The Fuel-and-Energy Security Gridlock

Criminally ill-prepared for cyber attacks, two of the most hacked industries can still fight back. But they're running out of time.


Share this page

A little more than a year ago, 60 Minutes aired a warts-and-all report about China “looting” American Superconductor, a wind-turbine business pulling in roughly $500 million a year. Their software code was so valuable that executives made sure it wasn’t accessible through the Internet. Regardless, a Chinese firm (co-owned by its government) attempting to corner the market on clean energy, stole that code by bribing a company employee.

As a result, American Superconductor nearly went out of business, laying off 600 people and losing more than a billion dollars in revenue. “I think part of the strategy in all this,” CEO Daniel McGahn told 60 Minutes, “was to kill us.”

Much awareness has come since then. If there is an upside, it’s that we now know any upward-moving organization must have proactive security hard-wired into their strategy. These analytics actually exist, guarding against insider threats and vigilant thieves, while providing actionable intelligence. The bad news: American Superconductor is merely one example of how oil, gas, and electricity enterprises are increasingly under attack—yet few are using this advanced-analytics technology.

Homeland Security recently warned the lucrative refineries along Texas’ Gulf Coast that they may be sitting ducks. “There are actors that are scanning for these vulnerable systems and taking advantage of those weaknesses when they find them,” Marty Edwards, director of Homeland Security’s Cyber Emergency Response Team, tells the Houston Chronicle in a must-read story.

Sources: Houston Chronicle, Security Week

Firewalls, anti-virus software, and an assortment of security patches cannot keep up with morphing attacks. A rogue employee methodically stealing from the inside and an outside threat swiftly infiltrating an enterprise each require quick, accurate, eyes-everywhere protection that can only be achieved through machine learning. Personnel changes, malware infection, systematic data-staging, endpoint getaways—nothing escapes its expansive visibility.

Hackers typically target energy and fuel providers due to their “strategic and economic importance,” Bloomberg points out. Built on intricate infrastructures, these companies offer several access points for breaches: “Thousands of interconnected sensors and automated controls that run oil and gas facilities remain rife with weak spots,” notes the Houston Chronicle.

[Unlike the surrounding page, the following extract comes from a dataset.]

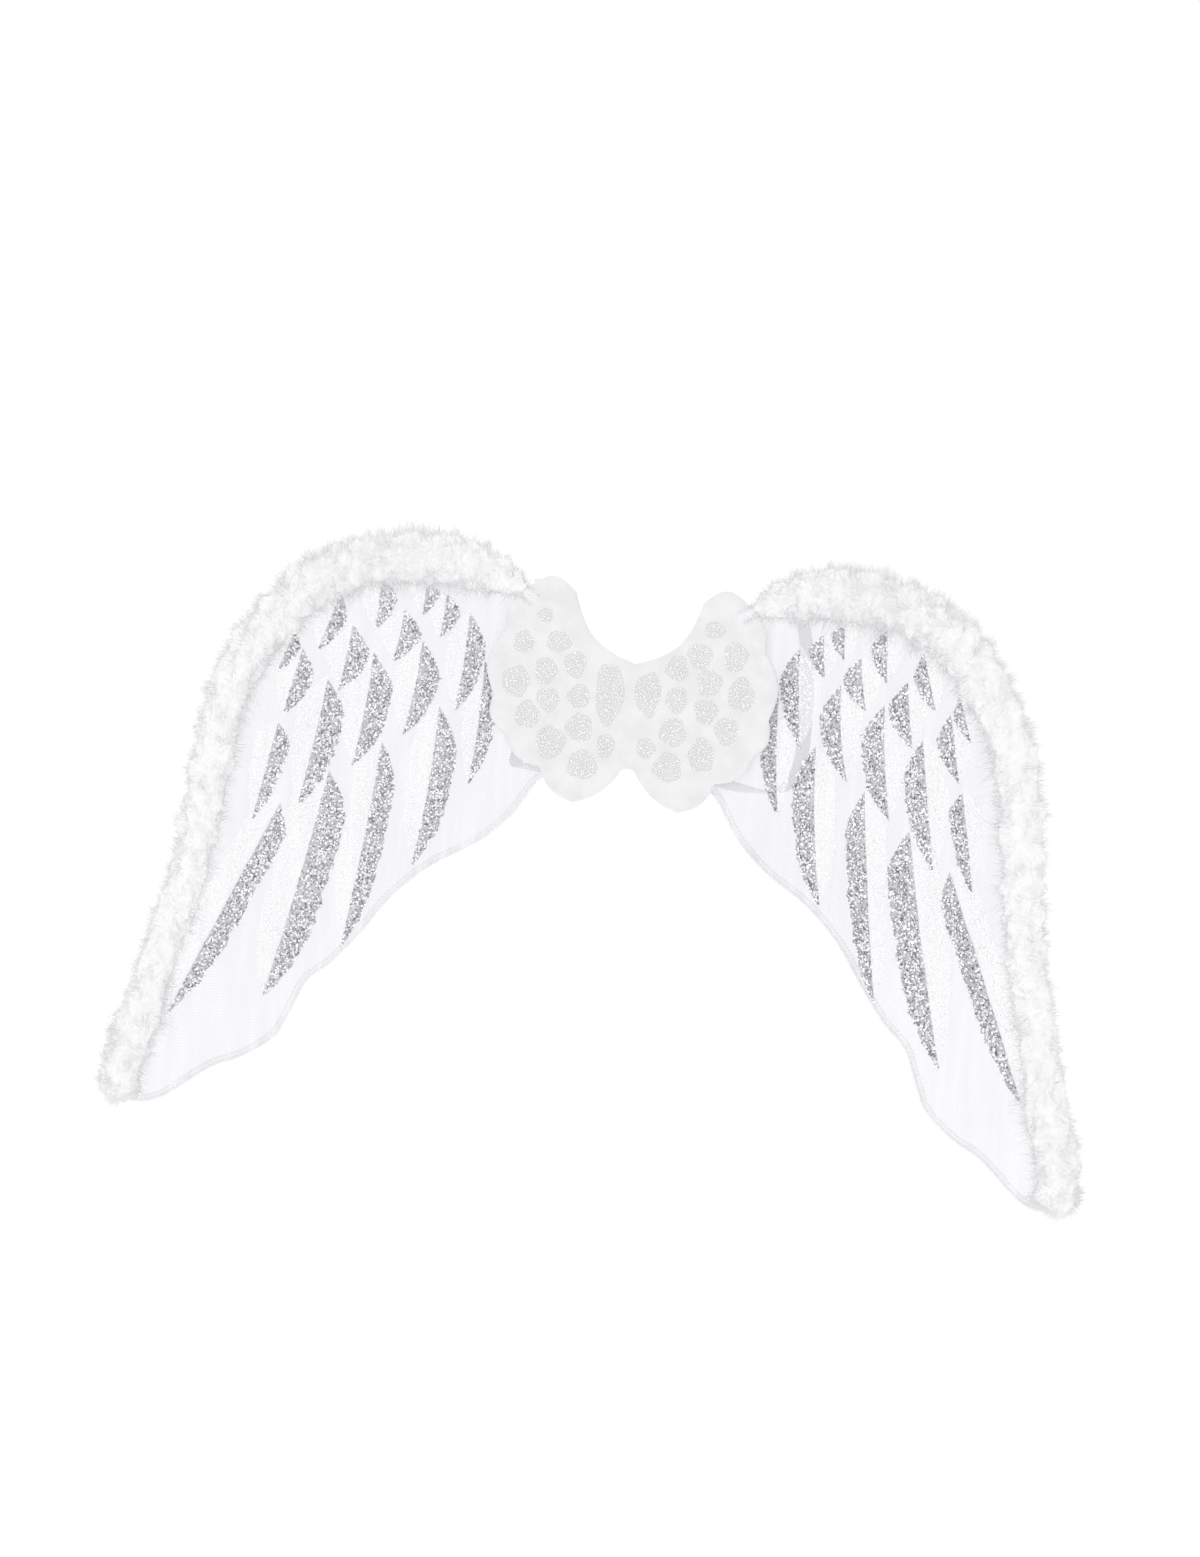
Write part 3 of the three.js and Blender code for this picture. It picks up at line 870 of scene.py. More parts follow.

Additionally, companies are saddled with weak software and negligent employees which are detriments to their growth. Upgrading outdated security software is expensive and time-consuming enough that it can pause operations. At the same time, there is dire need for IT and HR teams to properly train employees in best practices as obvious as implementing password strength/protection and spotting phishing attempts.

These shortcomings have needlessly dragged on for years. In 2011, Chinese hackers accessed the networks of five multinational organizations, “focusing on financial documents related to oil and gas-field exploration and bidding contracts,” Reuters reports. They did this through the companies’ public websites and by phishing executives.

Three years later, the New York Times reported that hackers, allegedly supported by the Russian government, targeted more than 1,000 energy companies in at least 84 countries. The thieves dispatched emails with malware attachments (focusing on executives, in particular) and infected websites commonly visited by employees. In this case, they gained access to control systems, seemingly to create disruptions for ransom or political purposes.

Those incidents are not isolated—they’re just the most high-profile ones. Energy and utility organizations are not required to disclose incidents. Although those companies have no public accountability, government officials have nonetheless been pressing them to immediately button-up business-security imperatives.

In 2013, the Department of Homeland Security warned power companies about “an alarming trend of hackers, possibly from the Middle East….determin[ing] how to take control of key processing systems.” A year later, the director of the NSA spoke to Congress about his growing concern that nation states can force power outages. They would know a breach’s potential: The U.S. and Israel were behind the famous Stuxnet attacks on Iran in 2008, deploying malware to derail a nuclear facility. (It worked.)

A recent Ponemon report ranked the energy and utilities industries as second only to finance in incurring cybercrime-related costs. They’re spending an average of $14.8 million each year, which is a $2 million increase over 2015. Optimizing their security architecture, however, would incur just a small fraction of that cost.